### Work required
Reproduce the records below exactly as given.

==================================================

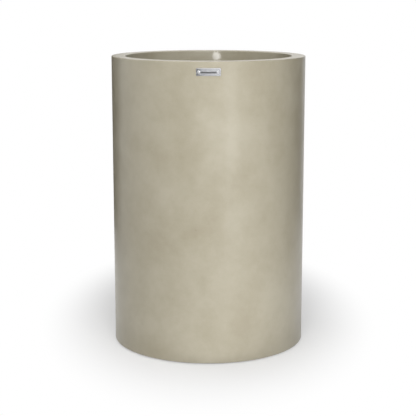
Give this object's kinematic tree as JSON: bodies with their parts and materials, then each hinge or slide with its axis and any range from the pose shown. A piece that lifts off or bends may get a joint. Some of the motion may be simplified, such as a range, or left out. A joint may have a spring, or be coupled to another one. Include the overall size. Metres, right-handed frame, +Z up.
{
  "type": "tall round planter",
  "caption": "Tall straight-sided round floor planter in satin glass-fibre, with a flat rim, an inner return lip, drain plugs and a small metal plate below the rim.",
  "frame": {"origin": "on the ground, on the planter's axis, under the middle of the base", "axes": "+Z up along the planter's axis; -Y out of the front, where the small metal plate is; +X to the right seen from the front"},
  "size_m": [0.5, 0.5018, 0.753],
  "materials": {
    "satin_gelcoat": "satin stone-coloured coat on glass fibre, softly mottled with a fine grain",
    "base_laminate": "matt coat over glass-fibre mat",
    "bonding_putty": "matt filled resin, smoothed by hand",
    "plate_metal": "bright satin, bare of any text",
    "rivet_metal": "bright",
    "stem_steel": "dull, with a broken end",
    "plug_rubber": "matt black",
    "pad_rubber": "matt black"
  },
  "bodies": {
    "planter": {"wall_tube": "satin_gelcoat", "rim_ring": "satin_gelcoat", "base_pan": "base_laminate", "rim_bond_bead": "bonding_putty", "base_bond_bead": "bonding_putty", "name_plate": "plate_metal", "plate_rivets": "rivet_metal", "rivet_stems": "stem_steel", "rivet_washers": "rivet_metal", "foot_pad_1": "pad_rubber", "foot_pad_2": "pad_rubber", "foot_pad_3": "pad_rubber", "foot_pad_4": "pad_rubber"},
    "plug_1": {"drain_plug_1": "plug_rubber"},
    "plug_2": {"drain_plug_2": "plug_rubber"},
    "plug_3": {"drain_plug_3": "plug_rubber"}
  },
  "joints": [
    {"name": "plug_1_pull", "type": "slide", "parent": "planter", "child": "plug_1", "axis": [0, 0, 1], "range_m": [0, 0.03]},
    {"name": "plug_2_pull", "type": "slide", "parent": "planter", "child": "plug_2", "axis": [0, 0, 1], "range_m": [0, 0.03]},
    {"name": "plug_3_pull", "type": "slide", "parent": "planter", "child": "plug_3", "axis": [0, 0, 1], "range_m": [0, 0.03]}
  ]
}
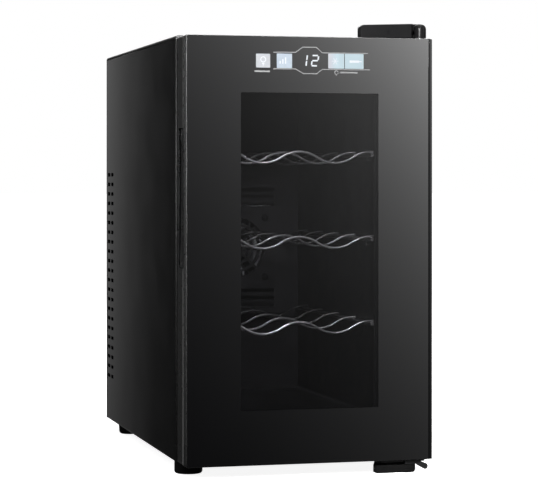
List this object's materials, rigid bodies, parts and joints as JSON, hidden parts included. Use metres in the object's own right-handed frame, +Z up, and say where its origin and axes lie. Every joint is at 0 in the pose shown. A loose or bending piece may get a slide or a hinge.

==================================================

### Solution
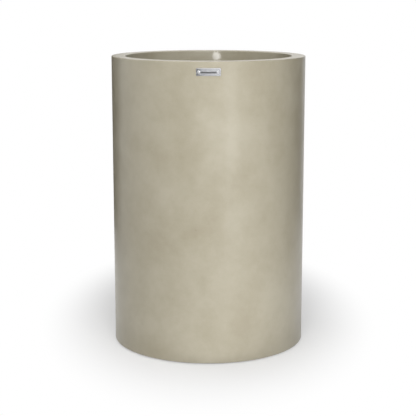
Give this object's kinematic tree as JSON: bodies with their parts and materials, then each hinge or slide with its axis and any range from the pose shown. A piece that lifts off or bends may get a joint. Some of the motion may be simplified, such as a range, or left out. A joint may have a spring, or be coupled to another one. Include the overall size. Metres, right-handed frame, +Z up.
{
  "type": "tall round planter",
  "caption": "Tall straight-sided round floor planter in satin glass-fibre, with a flat rim, an inner return lip, drain plugs and a small metal plate below the rim.",
  "frame": {"origin": "on the ground, on the planter's axis, under the middle of the base", "axes": "+Z up along the planter's axis; -Y out of the front, where the small metal plate is; +X to the right seen from the front"},
  "size_m": [0.5, 0.5018, 0.753],
  "materials": {
    "satin_gelcoat": "satin stone-coloured coat on glass fibre, softly mottled with a fine grain",
    "base_laminate": "matt coat over glass-fibre mat",
    "bonding_putty": "matt filled resin, smoothed by hand",
    "plate_metal": "bright satin, bare of any text",
    "rivet_metal": "bright",
    "stem_steel": "dull, with a broken end",
    "plug_rubber": "matt black",
    "pad_rubber": "matt black"
  },
  "bodies": {
    "planter": {"wall_tube": "satin_gelcoat", "rim_ring": "satin_gelcoat", "base_pan": "base_laminate", "rim_bond_bead": "bonding_putty", "base_bond_bead": "bonding_putty", "name_plate": "plate_metal", "plate_rivets": "rivet_metal", "rivet_stems": "stem_steel", "rivet_washers": "rivet_metal", "foot_pad_1": "pad_rubber", "foot_pad_2": "pad_rubber", "foot_pad_3": "pad_rubber", "foot_pad_4": "pad_rubber"},
    "plug_1": {"drain_plug_1": "plug_rubber"},
    "plug_2": {"drain_plug_2": "plug_rubber"},
    "plug_3": {"drain_plug_3": "plug_rubber"}
  },
  "joints": [
    {"name": "plug_1_pull", "type": "slide", "parent": "planter", "child": "plug_1", "axis": [0, 0, 1], "range_m": [0, 0.03]},
    {"name": "plug_2_pull", "type": "slide", "parent": "planter", "child": "plug_2", "axis": [0, 0, 1], "range_m": [0, 0.03]},
    {"name": "plug_3_pull", "type": "slide", "parent": "planter", "child": "plug_3", "axis": [0, 0, 1], "range_m": [0, 0.03]}
  ]
}
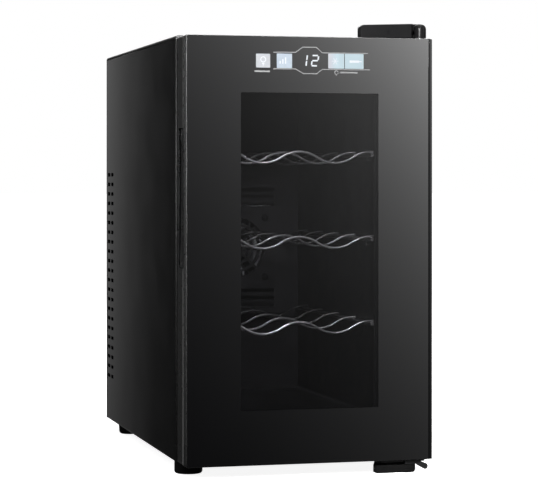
List this object's materials, rigid bodies, parts and joints as JSON, hidden parts included. Use metres in the object's own right-handed frame, +Z up, and say where its origin and axes lie. Every joint is at 0 in the pose shown. A loose or bending piece may get a slide or a hinge.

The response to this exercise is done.